(Some records)
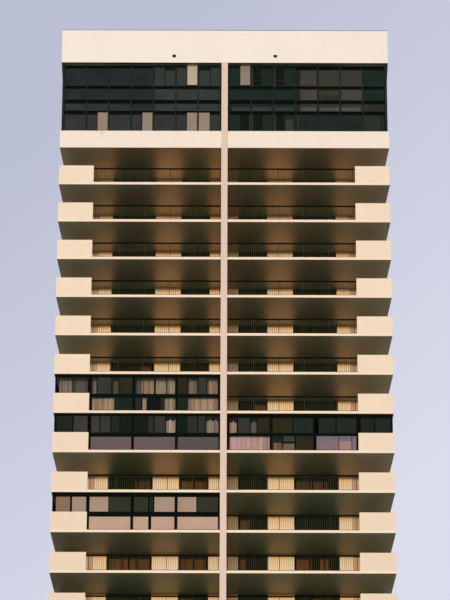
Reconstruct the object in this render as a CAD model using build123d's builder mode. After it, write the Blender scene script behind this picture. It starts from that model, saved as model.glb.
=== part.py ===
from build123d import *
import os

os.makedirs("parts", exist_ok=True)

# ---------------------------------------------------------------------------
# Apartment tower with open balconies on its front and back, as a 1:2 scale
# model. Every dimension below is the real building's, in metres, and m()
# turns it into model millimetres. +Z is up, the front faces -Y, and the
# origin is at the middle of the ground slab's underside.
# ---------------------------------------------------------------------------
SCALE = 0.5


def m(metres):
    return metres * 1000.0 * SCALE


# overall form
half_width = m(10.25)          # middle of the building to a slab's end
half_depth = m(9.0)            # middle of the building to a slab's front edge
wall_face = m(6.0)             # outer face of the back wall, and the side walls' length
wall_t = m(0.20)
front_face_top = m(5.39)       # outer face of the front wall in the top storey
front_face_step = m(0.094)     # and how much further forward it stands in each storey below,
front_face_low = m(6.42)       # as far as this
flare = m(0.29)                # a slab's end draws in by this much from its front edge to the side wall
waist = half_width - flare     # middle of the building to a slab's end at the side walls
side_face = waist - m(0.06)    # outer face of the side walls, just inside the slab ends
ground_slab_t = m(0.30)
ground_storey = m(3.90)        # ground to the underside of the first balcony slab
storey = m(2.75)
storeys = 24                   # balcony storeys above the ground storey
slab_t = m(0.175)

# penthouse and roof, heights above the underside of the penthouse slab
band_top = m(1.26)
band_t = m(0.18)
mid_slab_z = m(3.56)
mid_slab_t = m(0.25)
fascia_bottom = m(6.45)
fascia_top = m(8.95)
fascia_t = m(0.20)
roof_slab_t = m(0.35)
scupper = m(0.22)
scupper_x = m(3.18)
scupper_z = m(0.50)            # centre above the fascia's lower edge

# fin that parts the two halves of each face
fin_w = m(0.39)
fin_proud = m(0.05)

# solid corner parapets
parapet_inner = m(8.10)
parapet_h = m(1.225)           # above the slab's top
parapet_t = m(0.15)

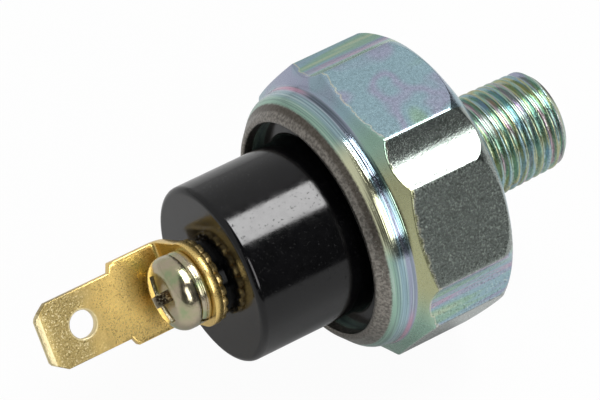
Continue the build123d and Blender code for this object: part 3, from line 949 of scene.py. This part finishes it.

▸ Exercise objective:
The records above must be output exactly, in full.

▸ Full response:
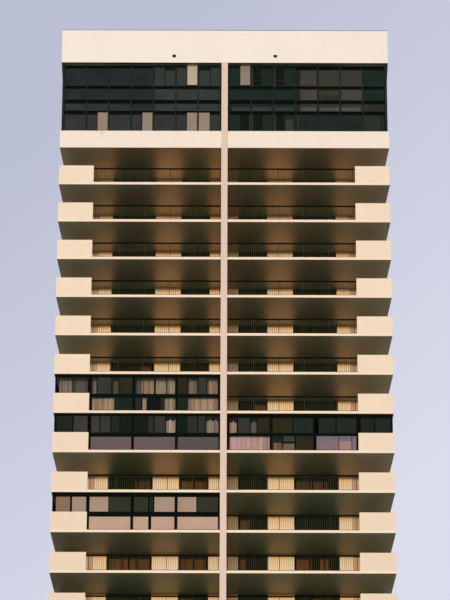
Reconstruct the object in this render as a CAD model using build123d's builder mode. After it, write the Blender scene script behind this picture. It starts from that model, saved as model.glb.
=== part.py ===
from build123d import *
import os

os.makedirs("parts", exist_ok=True)

# ---------------------------------------------------------------------------
# Apartment tower with open balconies on its front and back, as a 1:2 scale
# model. Every dimension below is the real building's, in metres, and m()
# turns it into model millimetres. +Z is up, the front faces -Y, and the
# origin is at the middle of the ground slab's underside.
# ---------------------------------------------------------------------------
SCALE = 0.5


def m(metres):
    return metres * 1000.0 * SCALE


# overall form
half_width = m(10.25)          # middle of the building to a slab's end
half_depth = m(9.0)            # middle of the building to a slab's front edge
wall_face = m(6.0)             # outer face of the back wall, and the side walls' length
wall_t = m(0.20)
front_face_top = m(5.39)       # outer face of the front wall in the top storey
front_face_step = m(0.094)     # and how much further forward it stands in each storey below,
front_face_low = m(6.42)       # as far as this
flare = m(0.29)                # a slab's end draws in by this much from its front edge to the side wall
waist = half_width - flare     # middle of the building to a slab's end at the side walls
side_face = waist - m(0.06)    # outer face of the side walls, just inside the slab ends
ground_slab_t = m(0.30)
ground_storey = m(3.90)        # ground to the underside of the first balcony slab
storey = m(2.75)
storeys = 24                   # balcony storeys above the ground storey
slab_t = m(0.175)

# penthouse and roof, heights above the underside of the penthouse slab
band_top = m(1.26)
band_t = m(0.18)
mid_slab_z = m(3.56)
mid_slab_t = m(0.25)
fascia_bottom = m(6.45)
fascia_top = m(8.95)
fascia_t = m(0.20)
roof_slab_t = m(0.35)
scupper = m(0.22)
scupper_x = m(3.18)
scupper_z = m(0.50)            # centre above the fascia's lower edge

# fin that parts the two halves of each face
fin_w = m(0.39)
fin_proud = m(0.05)

# solid corner parapets
parapet_inner = m(8.10)
parapet_h = m(1.225)           # above the slab's top
parapet_t = m(0.15)

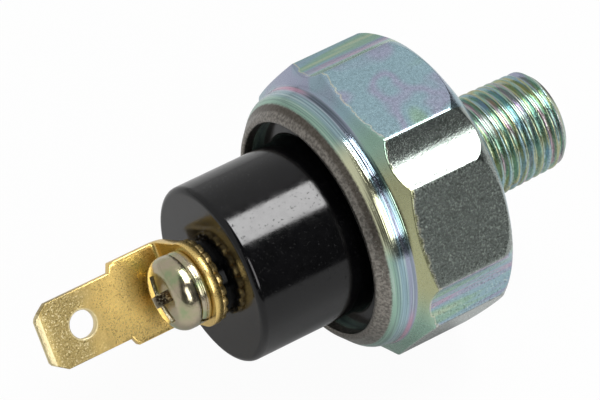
Continue the build123d and Blender code for this object: part 3, from line 949 of scene.py. This part finishes it.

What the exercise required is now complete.